• [Raw data]:
* * * * *

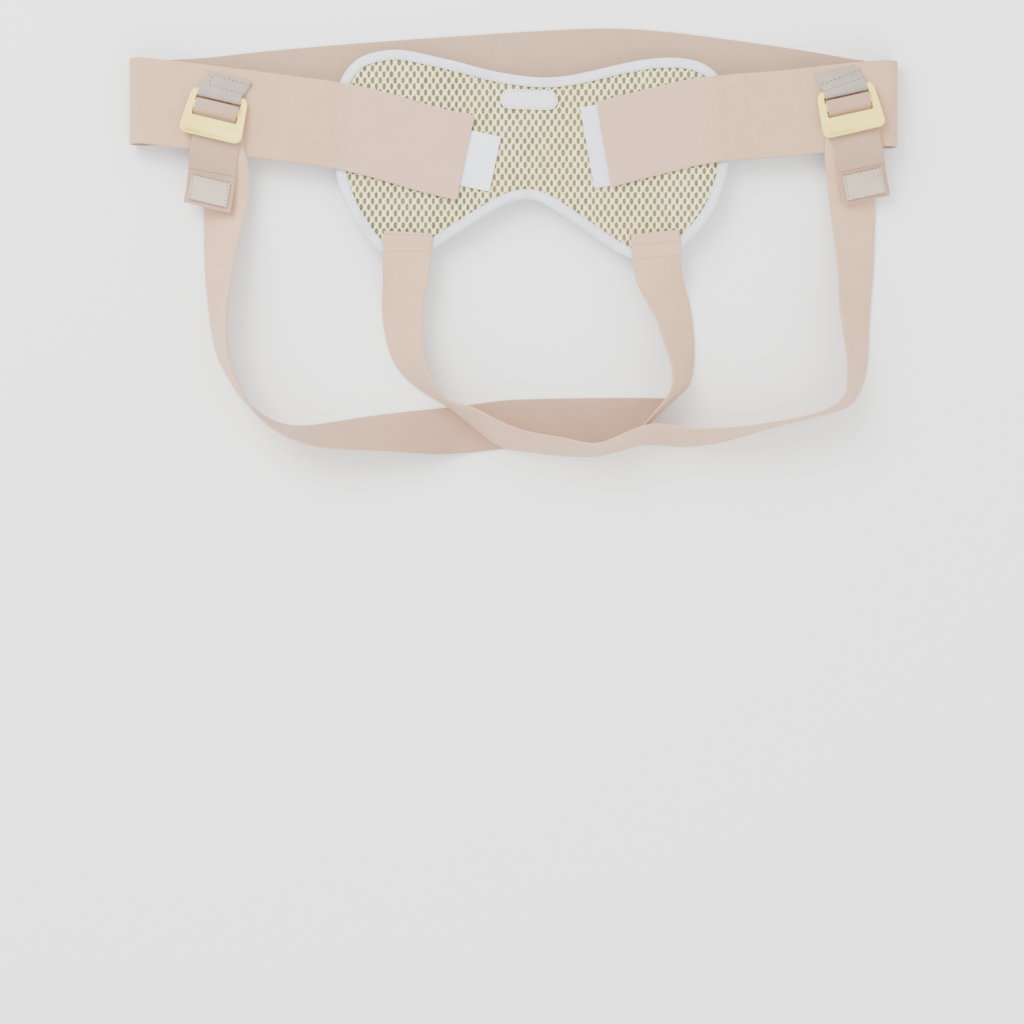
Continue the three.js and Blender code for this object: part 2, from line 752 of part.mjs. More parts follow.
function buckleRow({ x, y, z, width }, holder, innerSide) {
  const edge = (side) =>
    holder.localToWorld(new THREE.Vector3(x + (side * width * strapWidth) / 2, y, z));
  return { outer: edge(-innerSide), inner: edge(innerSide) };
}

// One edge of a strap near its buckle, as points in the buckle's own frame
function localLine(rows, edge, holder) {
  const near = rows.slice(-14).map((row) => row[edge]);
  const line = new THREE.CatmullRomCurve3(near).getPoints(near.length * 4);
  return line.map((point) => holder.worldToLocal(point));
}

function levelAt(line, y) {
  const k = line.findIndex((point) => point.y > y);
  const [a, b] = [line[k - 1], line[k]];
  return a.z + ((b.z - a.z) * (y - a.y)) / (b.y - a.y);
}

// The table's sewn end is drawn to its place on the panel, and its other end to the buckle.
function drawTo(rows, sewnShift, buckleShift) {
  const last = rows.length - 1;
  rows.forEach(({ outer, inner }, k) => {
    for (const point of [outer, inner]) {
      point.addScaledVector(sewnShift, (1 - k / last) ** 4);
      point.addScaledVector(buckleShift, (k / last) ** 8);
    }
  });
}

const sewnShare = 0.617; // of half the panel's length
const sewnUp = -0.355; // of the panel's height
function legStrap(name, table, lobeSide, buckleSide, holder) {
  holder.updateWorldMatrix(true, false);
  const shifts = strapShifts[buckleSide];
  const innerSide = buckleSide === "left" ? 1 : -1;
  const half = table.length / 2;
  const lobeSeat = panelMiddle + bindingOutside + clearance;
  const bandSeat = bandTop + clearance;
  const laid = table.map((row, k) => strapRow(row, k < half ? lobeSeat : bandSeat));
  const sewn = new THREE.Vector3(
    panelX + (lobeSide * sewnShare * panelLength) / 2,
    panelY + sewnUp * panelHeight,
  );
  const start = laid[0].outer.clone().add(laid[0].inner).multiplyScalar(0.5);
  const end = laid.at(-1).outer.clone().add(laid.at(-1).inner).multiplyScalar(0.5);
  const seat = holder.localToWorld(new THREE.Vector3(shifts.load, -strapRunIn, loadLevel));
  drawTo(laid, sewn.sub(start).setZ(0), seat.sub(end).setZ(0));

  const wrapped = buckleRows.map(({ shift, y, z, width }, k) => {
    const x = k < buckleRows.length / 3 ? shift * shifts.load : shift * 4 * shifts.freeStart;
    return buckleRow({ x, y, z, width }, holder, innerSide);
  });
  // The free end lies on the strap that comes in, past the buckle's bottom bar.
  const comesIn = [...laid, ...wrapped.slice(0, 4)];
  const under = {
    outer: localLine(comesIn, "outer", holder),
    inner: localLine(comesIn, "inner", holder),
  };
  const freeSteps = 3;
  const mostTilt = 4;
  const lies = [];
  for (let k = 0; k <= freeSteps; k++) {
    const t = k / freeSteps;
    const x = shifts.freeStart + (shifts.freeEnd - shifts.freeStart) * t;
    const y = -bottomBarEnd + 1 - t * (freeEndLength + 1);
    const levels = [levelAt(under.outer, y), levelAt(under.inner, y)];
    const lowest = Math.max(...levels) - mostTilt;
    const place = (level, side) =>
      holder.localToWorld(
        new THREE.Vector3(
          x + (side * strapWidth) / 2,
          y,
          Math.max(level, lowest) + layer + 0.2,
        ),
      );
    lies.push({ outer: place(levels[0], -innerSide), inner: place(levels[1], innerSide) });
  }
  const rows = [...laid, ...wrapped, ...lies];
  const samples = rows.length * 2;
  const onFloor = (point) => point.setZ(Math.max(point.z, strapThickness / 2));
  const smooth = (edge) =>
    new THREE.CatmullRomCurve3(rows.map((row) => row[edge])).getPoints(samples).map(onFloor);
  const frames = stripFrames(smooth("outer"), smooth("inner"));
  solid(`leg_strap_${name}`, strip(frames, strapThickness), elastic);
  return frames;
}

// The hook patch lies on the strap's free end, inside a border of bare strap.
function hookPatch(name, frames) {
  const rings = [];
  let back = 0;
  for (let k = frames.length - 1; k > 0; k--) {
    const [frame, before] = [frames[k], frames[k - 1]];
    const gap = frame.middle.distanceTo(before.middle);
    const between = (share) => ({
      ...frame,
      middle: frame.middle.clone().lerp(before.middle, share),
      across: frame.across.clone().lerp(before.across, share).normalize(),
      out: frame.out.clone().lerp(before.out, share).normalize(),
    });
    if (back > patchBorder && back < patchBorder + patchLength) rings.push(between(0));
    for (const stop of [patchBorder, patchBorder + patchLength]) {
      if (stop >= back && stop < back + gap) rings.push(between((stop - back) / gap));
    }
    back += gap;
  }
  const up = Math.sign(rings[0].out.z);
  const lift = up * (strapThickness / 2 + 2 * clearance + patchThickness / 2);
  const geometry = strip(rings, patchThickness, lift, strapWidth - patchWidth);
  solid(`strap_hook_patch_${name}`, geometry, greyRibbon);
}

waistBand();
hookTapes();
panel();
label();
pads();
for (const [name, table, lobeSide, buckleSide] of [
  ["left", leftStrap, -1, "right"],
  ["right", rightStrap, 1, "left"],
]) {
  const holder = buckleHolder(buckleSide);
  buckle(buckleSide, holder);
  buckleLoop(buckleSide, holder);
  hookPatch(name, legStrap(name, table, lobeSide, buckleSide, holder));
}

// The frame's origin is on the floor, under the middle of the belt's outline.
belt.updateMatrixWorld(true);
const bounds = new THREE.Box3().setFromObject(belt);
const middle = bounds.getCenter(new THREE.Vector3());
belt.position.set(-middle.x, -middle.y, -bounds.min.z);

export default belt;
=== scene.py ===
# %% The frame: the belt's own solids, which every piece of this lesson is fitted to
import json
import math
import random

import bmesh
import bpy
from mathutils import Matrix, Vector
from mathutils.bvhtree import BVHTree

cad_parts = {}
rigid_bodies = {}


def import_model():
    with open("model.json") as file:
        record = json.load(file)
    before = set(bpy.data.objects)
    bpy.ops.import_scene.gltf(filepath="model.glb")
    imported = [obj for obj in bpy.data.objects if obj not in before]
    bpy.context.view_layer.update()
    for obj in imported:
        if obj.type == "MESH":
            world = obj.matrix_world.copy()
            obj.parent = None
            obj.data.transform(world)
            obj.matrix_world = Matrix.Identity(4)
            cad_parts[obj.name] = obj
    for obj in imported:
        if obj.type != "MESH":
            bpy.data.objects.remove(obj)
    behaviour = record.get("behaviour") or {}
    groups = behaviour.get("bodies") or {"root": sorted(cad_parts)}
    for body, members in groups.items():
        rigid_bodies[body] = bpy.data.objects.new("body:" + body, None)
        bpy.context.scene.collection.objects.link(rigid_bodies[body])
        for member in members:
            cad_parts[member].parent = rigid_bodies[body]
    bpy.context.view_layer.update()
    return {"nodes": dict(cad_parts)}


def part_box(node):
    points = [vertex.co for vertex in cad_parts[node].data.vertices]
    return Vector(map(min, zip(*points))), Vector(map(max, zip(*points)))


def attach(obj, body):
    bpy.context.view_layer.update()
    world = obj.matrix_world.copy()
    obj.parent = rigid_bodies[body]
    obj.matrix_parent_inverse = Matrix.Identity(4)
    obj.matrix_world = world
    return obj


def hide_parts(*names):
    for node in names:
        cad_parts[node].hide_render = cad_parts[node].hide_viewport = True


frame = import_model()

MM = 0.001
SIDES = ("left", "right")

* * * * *

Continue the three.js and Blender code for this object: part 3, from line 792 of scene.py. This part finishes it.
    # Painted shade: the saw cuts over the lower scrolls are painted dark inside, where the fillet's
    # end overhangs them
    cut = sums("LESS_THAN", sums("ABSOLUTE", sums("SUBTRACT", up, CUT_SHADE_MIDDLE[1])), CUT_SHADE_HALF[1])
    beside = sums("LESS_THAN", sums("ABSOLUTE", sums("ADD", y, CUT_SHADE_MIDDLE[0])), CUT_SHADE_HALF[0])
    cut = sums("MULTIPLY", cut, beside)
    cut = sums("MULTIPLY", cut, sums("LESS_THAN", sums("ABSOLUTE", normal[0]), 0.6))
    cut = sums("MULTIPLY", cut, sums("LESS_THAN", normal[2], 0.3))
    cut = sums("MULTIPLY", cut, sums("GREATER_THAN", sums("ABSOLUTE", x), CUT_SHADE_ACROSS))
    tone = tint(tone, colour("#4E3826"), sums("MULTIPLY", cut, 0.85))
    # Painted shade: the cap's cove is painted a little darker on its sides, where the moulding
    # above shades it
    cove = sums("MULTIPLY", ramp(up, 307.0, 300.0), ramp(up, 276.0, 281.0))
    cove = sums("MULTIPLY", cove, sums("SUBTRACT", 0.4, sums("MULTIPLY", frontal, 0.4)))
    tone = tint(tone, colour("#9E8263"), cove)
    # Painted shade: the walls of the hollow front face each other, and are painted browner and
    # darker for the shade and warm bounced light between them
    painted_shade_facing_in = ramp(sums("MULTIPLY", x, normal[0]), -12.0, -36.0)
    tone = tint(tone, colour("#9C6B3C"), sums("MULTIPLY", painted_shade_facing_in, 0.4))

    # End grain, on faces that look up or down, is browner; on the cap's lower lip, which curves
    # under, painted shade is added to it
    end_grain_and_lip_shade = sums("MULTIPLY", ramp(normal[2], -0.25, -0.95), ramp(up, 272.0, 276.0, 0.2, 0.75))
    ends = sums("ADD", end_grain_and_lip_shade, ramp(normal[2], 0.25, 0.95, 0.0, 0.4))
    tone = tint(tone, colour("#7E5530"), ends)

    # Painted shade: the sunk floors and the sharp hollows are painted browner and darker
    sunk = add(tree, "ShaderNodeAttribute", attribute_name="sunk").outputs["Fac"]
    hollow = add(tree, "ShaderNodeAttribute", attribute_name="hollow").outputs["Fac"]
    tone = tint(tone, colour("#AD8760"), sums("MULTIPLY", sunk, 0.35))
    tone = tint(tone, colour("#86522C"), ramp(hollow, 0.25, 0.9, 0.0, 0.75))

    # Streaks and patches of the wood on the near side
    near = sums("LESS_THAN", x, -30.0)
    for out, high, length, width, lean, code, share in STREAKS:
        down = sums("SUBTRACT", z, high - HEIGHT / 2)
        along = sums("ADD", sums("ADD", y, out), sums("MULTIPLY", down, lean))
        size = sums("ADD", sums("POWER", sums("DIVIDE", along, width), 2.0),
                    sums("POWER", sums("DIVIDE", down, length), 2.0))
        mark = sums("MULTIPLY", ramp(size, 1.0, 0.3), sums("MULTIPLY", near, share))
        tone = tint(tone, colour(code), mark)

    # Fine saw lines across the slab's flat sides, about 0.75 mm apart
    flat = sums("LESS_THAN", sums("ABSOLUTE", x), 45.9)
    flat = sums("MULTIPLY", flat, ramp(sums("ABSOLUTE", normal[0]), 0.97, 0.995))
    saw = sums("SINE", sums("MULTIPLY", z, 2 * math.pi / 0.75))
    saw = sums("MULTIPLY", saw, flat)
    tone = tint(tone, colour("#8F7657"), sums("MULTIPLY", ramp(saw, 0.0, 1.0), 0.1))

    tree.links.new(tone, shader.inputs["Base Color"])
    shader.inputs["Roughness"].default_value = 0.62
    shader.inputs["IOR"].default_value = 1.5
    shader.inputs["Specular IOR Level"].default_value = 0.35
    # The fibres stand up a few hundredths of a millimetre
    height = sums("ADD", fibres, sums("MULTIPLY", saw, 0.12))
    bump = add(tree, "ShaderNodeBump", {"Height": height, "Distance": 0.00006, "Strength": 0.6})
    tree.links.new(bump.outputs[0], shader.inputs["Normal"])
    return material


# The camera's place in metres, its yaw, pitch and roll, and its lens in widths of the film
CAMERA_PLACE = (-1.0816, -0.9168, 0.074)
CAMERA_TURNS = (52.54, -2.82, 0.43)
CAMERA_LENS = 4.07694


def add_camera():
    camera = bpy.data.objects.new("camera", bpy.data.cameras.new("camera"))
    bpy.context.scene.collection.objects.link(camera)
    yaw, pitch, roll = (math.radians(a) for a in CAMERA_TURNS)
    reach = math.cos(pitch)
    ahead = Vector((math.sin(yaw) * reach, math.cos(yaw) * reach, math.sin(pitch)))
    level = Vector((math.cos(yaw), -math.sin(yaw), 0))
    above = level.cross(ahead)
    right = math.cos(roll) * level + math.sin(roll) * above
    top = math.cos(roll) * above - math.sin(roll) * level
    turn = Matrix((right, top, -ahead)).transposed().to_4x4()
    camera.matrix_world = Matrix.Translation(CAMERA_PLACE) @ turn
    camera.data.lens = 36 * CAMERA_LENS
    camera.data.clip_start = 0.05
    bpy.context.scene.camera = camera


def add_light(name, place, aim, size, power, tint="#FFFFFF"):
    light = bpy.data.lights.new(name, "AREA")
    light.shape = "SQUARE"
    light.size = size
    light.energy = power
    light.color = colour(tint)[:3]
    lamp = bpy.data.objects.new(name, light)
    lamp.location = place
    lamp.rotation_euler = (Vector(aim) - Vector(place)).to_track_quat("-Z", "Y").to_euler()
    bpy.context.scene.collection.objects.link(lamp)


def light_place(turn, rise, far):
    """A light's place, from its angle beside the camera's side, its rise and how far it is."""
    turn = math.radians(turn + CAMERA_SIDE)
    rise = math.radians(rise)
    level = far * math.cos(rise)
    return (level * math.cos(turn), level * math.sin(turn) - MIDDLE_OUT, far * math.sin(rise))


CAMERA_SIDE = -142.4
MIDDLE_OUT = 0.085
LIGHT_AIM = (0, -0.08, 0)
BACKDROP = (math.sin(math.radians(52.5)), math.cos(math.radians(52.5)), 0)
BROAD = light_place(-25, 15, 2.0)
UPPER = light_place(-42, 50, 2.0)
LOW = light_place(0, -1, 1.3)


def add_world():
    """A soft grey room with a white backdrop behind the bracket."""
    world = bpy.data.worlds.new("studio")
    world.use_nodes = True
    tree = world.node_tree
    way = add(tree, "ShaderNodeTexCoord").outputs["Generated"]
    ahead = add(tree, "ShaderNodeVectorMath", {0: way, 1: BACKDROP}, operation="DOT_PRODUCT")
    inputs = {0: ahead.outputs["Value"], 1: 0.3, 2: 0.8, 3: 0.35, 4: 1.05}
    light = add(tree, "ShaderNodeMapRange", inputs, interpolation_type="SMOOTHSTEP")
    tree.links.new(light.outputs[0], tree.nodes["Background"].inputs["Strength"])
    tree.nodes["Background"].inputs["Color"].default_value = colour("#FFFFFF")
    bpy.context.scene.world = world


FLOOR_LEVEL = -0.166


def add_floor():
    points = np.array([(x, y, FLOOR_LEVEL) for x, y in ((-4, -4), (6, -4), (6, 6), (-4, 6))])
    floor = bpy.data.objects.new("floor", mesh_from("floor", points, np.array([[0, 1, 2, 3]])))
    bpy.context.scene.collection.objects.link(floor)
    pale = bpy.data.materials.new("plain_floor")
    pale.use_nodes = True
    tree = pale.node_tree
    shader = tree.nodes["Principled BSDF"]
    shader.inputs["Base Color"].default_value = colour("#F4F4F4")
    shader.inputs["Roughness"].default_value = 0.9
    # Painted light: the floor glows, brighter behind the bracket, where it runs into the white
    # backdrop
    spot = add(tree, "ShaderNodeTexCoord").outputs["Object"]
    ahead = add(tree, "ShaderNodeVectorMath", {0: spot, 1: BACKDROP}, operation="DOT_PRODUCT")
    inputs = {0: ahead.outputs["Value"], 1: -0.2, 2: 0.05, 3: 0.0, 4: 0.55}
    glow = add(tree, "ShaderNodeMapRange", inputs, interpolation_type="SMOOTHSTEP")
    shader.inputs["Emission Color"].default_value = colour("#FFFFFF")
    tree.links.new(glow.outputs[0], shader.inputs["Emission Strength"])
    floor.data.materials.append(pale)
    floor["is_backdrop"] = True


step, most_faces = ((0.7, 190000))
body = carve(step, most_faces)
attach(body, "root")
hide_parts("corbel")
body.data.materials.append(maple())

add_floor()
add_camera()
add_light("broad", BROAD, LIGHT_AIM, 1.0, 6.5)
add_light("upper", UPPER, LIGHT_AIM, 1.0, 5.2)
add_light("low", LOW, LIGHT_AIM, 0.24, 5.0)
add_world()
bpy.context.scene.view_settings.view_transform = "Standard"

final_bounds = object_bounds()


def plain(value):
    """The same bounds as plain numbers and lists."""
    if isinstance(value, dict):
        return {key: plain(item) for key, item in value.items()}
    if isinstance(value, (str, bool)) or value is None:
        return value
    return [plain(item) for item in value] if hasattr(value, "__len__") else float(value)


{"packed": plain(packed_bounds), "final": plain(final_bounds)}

* * * * *

• [Set exercise]: Give back, exactly as written, each line from the one that contains "waistBand();" through the one that contains "zip(*points))), Vector(map(max, zip(*points)))".

• [The answer]:
waistBand();
hookTapes();
panel();
label();
pads();
for (const [name, table, lobeSide, buckleSide] of [
  ["left", leftStrap, -1, "right"],
  ["right", rightStrap, 1, "left"],
]) {
  const holder = buckleHolder(buckleSide);
  buckle(buckleSide, holder);
  buckleLoop(buckleSide, holder);
  hookPatch(name, legStrap(name, table, lobeSide, buckleSide, holder));
}

// The frame's origin is on the floor, under the middle of the belt's outline.
belt.updateMatrixWorld(true);
const bounds = new THREE.Box3().setFromObject(belt);
const middle = bounds.getCenter(new THREE.Vector3());
belt.position.set(-middle.x, -middle.y, -bounds.min.z);

export default belt;
=== scene.py ===
# %% The frame: the belt's own solids, which every piece of this lesson is fitted to
import json
import math
import random

import bmesh
import bpy
from mathutils import Matrix, Vector
from mathutils.bvhtree import BVHTree

cad_parts = {}
rigid_bodies = {}


def import_model():
    with open("model.json") as file:
        record = json.load(file)
    before = set(bpy.data.objects)
    bpy.ops.import_scene.gltf(filepath="model.glb")
    imported = [obj for obj in bpy.data.objects if obj not in before]
    bpy.context.view_layer.update()
    for obj in imported:
        if obj.type == "MESH":
            world = obj.matrix_world.copy()
            obj.parent = None
            obj.data.transform(world)
            obj.matrix_world = Matrix.Identity(4)
            cad_parts[obj.name] = obj
    for obj in imported:
        if obj.type != "MESH":
            bpy.data.objects.remove(obj)
    behaviour = record.get("behaviour") or {}
    groups = behaviour.get("bodies") or {"root": sorted(cad_parts)}
    for body, members in groups.items():
        rigid_bodies[body] = bpy.data.objects.new("body:" + body, None)
        bpy.context.scene.collection.objects.link(rigid_bodies[body])
        for member in members:
            cad_parts[member].parent = rigid_bodies[body]
    bpy.context.view_layer.update()
    return {"nodes": dict(cad_parts)}


def part_box(node):
    points = [vertex.co for vertex in cad_parts[node].data.vertices]
    return Vector(map(min, zip(*points))), Vector(map(max, zip(*points)))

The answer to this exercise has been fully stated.